Partiendo de la idea de que la noción de belleza está en el ojo del que mira, aborda una historia de los colores primarios, no como un relato cronológico, sino como el espacio donde descubrir analogías, como las que encuentra en los textos de Borges, con las que arma el vastísimo mapa conceptual del azul, el amarillo y el rojo, los primeros colores con que la humanidad visualiza el mundo.
Hay algo de coleccionista en el armado de las series: comidas, ropas, flores, frutas, animales, símbolos, banderas o pintores nos hablan de una idea del conocimiento como una experiencia zen, para la cual la antropología, la estética, la historia o la ciencia serán caminos hacia la felicidad.
Todos tenemos ideas más o menos intuitivas acerca del significado de los colores. Theroux las lleva al límite y nos convoca a un viaje hipnótico por la cultura humana. Comienza por el menos primario de los colores, el azul –una palabra que no existe en las lenguas primitivas–, que describe como noble y distante; fantasmagórico y crudo. Es el color de la muerte, de lo maravilloso y, por esa cosa de la ambivalencia de los signos, el de los principales movimientos culturales del siglo XX, como el “Jinete Azul” o el blues.
Del amarillo, el primer color que prefieren los infantes, sabremos que es tanto el color de la cobardía, los celos, la traición, la ambición (todo el campo semántico de la precaución) como el de la luz solar y de la alegría despreocupada y juvenil. Algo de la risa perturbadora de los personajes de Los Simpson se halla en este color, así como la atracción que desde el Renacimiento produce el cabello dorado de las mujeres y que lleva a Theroux a preguntarse si es por asociación con lo que refulge o con la prostitución, con aquello que las rubias invitarían a que se les haga.
El rojo, el primer color designado en todas las lenguas primitivas, que se encuentra en los pigmentos minerales con que los hombres pintaron sus primeras figuras en las cuevas, es el color de la lucha por la vida en todas sus formas, de la sangre y de las guerras, de la idea de libertad que se expresa en algunas banderas o de la agresividad dominante de la insignia nazi, y que señala, como a Caperucita, a quien lo porta.
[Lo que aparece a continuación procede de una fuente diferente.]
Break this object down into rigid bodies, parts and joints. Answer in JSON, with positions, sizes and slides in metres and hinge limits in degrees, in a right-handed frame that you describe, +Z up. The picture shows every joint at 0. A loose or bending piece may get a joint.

Los escritores, como los pintores, también tienen su paleta. Homero, Shakespeare, Dickinson, o Poe y su horror macabro son, para este autor, escritores del rojo.
La solemnidad del azul, la perturbación del amarillo y la violencia del rojo, más que de símbolos, nos hablan de la forma en que los colores nos habitan; tema, en definitiva, de este trabajo que subvierte los límites de la palabra “ensayo”.
Alexander Theroux, Los colores primarios. Tres ensayos, traducción de Ariel Dilon, La Bestia Equilátera, 2013, 288 págs.